## SOURCE RECORDS

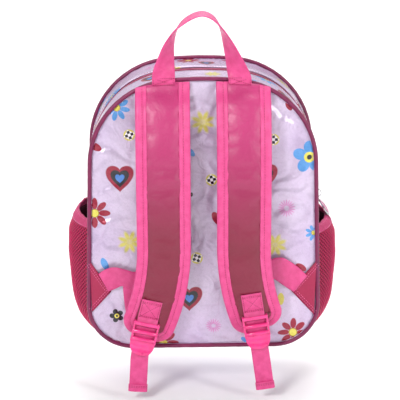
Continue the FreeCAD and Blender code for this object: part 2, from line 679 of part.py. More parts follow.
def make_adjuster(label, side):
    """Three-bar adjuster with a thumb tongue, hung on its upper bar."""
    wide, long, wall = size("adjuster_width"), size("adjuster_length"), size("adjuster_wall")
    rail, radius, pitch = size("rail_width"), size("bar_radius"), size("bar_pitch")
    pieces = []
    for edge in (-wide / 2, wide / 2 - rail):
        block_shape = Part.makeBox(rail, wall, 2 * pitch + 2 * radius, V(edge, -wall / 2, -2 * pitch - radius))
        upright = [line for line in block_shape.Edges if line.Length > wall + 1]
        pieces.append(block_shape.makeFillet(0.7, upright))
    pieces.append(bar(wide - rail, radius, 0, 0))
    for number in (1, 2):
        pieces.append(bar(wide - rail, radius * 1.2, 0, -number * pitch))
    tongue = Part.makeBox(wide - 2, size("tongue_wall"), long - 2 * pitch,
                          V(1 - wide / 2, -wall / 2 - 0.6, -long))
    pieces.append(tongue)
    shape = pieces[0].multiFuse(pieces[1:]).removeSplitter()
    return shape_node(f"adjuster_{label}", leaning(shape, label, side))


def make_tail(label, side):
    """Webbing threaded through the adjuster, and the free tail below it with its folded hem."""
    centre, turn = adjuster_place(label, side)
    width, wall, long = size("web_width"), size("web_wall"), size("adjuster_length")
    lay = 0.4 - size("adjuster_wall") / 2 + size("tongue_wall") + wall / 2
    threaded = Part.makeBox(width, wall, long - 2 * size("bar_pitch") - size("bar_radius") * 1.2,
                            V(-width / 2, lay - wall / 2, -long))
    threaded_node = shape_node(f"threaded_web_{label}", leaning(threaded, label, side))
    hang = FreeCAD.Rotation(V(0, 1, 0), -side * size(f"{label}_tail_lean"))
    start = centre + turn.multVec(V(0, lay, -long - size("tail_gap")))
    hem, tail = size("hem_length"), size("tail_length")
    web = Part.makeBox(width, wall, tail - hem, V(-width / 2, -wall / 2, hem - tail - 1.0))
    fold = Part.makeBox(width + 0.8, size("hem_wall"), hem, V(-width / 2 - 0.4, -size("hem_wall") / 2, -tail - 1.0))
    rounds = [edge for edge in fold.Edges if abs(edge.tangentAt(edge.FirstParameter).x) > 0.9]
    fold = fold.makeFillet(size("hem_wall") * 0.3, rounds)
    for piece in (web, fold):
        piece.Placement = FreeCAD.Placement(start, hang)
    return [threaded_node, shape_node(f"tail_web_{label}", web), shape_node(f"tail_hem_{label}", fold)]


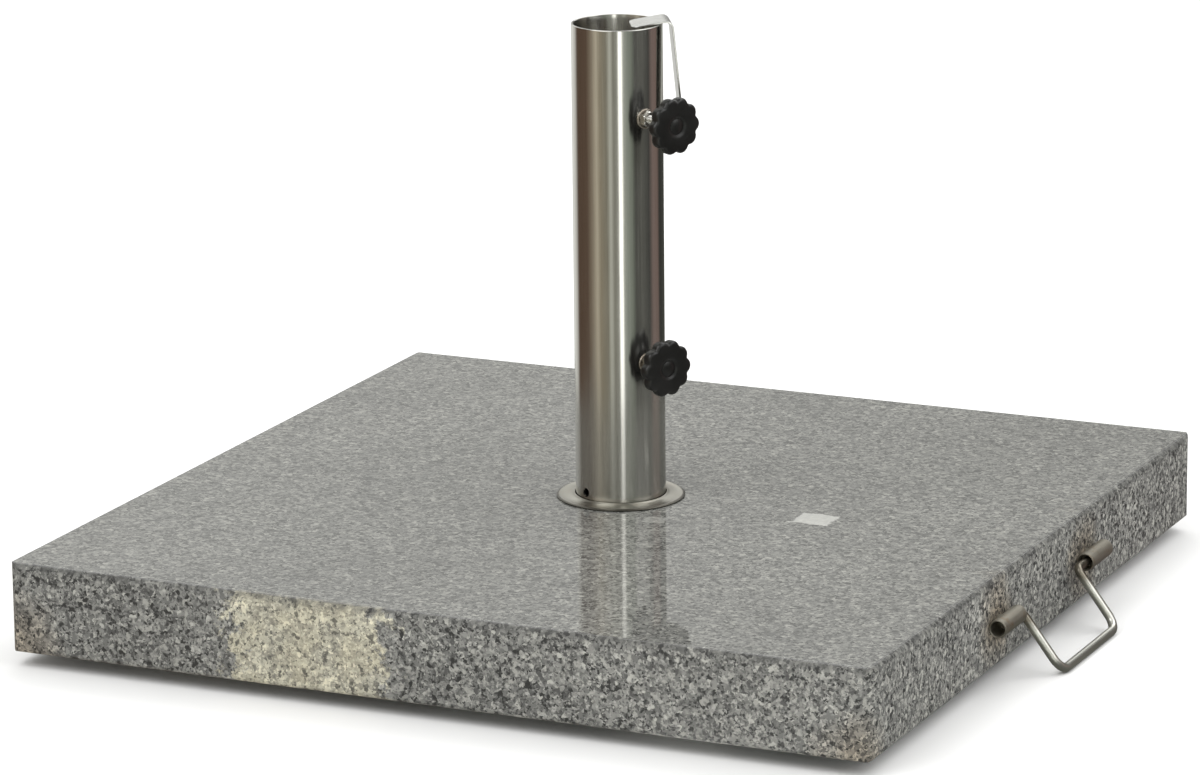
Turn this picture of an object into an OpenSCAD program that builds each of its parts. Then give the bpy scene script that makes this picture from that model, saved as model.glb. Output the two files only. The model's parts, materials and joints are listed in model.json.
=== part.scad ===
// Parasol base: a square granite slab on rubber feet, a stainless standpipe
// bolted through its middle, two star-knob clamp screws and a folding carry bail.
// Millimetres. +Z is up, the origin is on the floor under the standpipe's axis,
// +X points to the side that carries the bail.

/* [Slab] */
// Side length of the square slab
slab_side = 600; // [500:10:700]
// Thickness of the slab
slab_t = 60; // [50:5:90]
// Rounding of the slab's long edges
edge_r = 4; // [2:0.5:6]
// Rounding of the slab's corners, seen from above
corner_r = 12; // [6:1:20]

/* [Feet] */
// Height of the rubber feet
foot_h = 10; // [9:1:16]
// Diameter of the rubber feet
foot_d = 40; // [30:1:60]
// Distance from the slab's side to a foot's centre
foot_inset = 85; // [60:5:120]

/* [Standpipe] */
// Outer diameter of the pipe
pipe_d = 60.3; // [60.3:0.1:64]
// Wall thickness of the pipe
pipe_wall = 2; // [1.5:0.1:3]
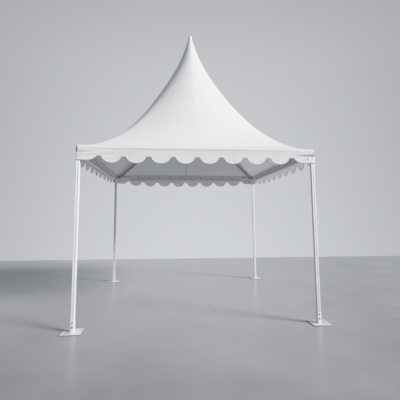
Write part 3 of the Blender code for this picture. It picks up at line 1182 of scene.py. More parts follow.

## EXERCISE INSTRUCTIONS
Restate the whole listing exactly, leaving out nothing.

## FULL SOLUTION
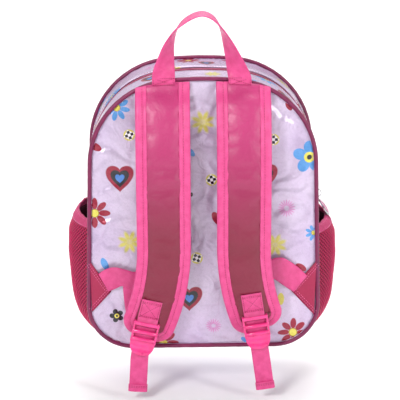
Continue the FreeCAD and Blender code for this object: part 2, from line 679 of part.py. More parts follow.
def make_adjuster(label, side):
    """Three-bar adjuster with a thumb tongue, hung on its upper bar."""
    wide, long, wall = size("adjuster_width"), size("adjuster_length"), size("adjuster_wall")
    rail, radius, pitch = size("rail_width"), size("bar_radius"), size("bar_pitch")
    pieces = []
    for edge in (-wide / 2, wide / 2 - rail):
        block_shape = Part.makeBox(rail, wall, 2 * pitch + 2 * radius, V(edge, -wall / 2, -2 * pitch - radius))
        upright = [line for line in block_shape.Edges if line.Length > wall + 1]
        pieces.append(block_shape.makeFillet(0.7, upright))
    pieces.append(bar(wide - rail, radius, 0, 0))
    for number in (1, 2):
        pieces.append(bar(wide - rail, radius * 1.2, 0, -number * pitch))
    tongue = Part.makeBox(wide - 2, size("tongue_wall"), long - 2 * pitch,
                          V(1 - wide / 2, -wall / 2 - 0.6, -long))
    pieces.append(tongue)
    shape = pieces[0].multiFuse(pieces[1:]).removeSplitter()
    return shape_node(f"adjuster_{label}", leaning(shape, label, side))


def make_tail(label, side):
    """Webbing threaded through the adjuster, and the free tail below it with its folded hem."""
    centre, turn = adjuster_place(label, side)
    width, wall, long = size("web_width"), size("web_wall"), size("adjuster_length")
    lay = 0.4 - size("adjuster_wall") / 2 + size("tongue_wall") + wall / 2
    threaded = Part.makeBox(width, wall, long - 2 * size("bar_pitch") - size("bar_radius") * 1.2,
                            V(-width / 2, lay - wall / 2, -long))
    threaded_node = shape_node(f"threaded_web_{label}", leaning(threaded, label, side))
    hang = FreeCAD.Rotation(V(0, 1, 0), -side * size(f"{label}_tail_lean"))
    start = centre + turn.multVec(V(0, lay, -long - size("tail_gap")))
    hem, tail = size("hem_length"), size("tail_length")
    web = Part.makeBox(width, wall, tail - hem, V(-width / 2, -wall / 2, hem - tail - 1.0))
    fold = Part.makeBox(width + 0.8, size("hem_wall"), hem, V(-width / 2 - 0.4, -size("hem_wall") / 2, -tail - 1.0))
    rounds = [edge for edge in fold.Edges if abs(edge.tangentAt(edge.FirstParameter).x) > 0.9]
    fold = fold.makeFillet(size("hem_wall") * 0.3, rounds)
    for piece in (web, fold):
        piece.Placement = FreeCAD.Placement(start, hang)
    return [threaded_node, shape_node(f"tail_web_{label}", web), shape_node(f"tail_hem_{label}", fold)]


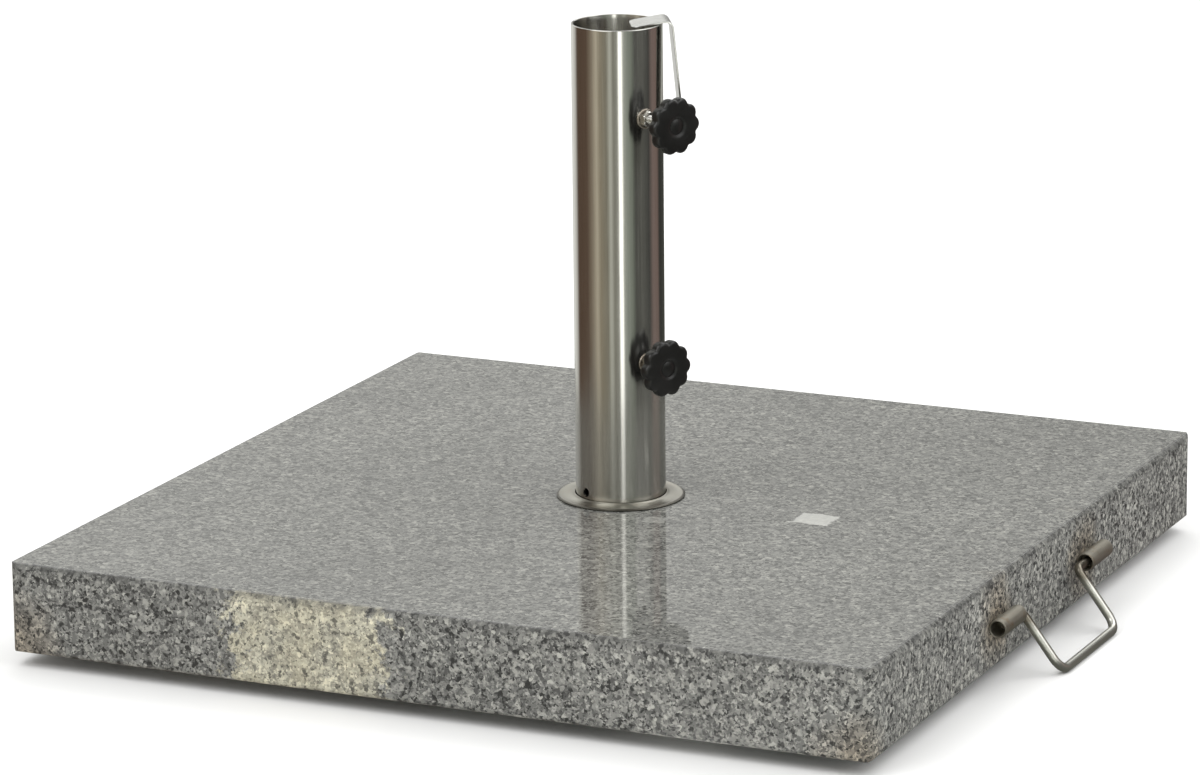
Turn this picture of an object into an OpenSCAD program that builds each of its parts. Then give the bpy scene script that makes this picture from that model, saved as model.glb. Output the two files only. The model's parts, materials and joints are listed in model.json.
=== part.scad ===
// Parasol base: a square granite slab on rubber feet, a stainless standpipe
// bolted through its middle, two star-knob clamp screws and a folding carry bail.
// Millimetres. +Z is up, the origin is on the floor under the standpipe's axis,
// +X points to the side that carries the bail.

/* [Slab] */
// Side length of the square slab
slab_side = 600; // [500:10:700]
// Thickness of the slab
slab_t = 60; // [50:5:90]
// Rounding of the slab's long edges
edge_r = 4; // [2:0.5:6]
// Rounding of the slab's corners, seen from above
corner_r = 12; // [6:1:20]

/* [Feet] */
// Height of the rubber feet
foot_h = 10; // [9:1:16]
// Diameter of the rubber feet
foot_d = 40; // [30:1:60]
// Distance from the slab's side to a foot's centre
foot_inset = 85; // [60:5:120]

/* [Standpipe] */
// Outer diameter of the pipe
pipe_d = 60.3; // [60.3:0.1:64]
// Wall thickness of the pipe
pipe_wall = 2; // [1.5:0.1:3]
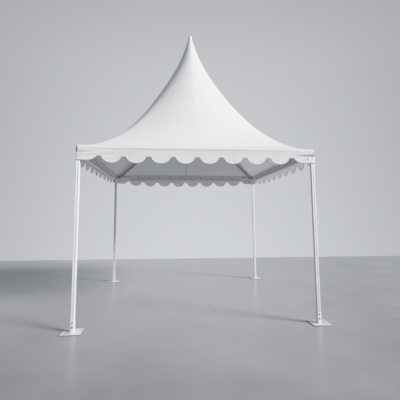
Write part 3 of the Blender code for this picture. It picks up at line 1182 of scene.py. More parts follow.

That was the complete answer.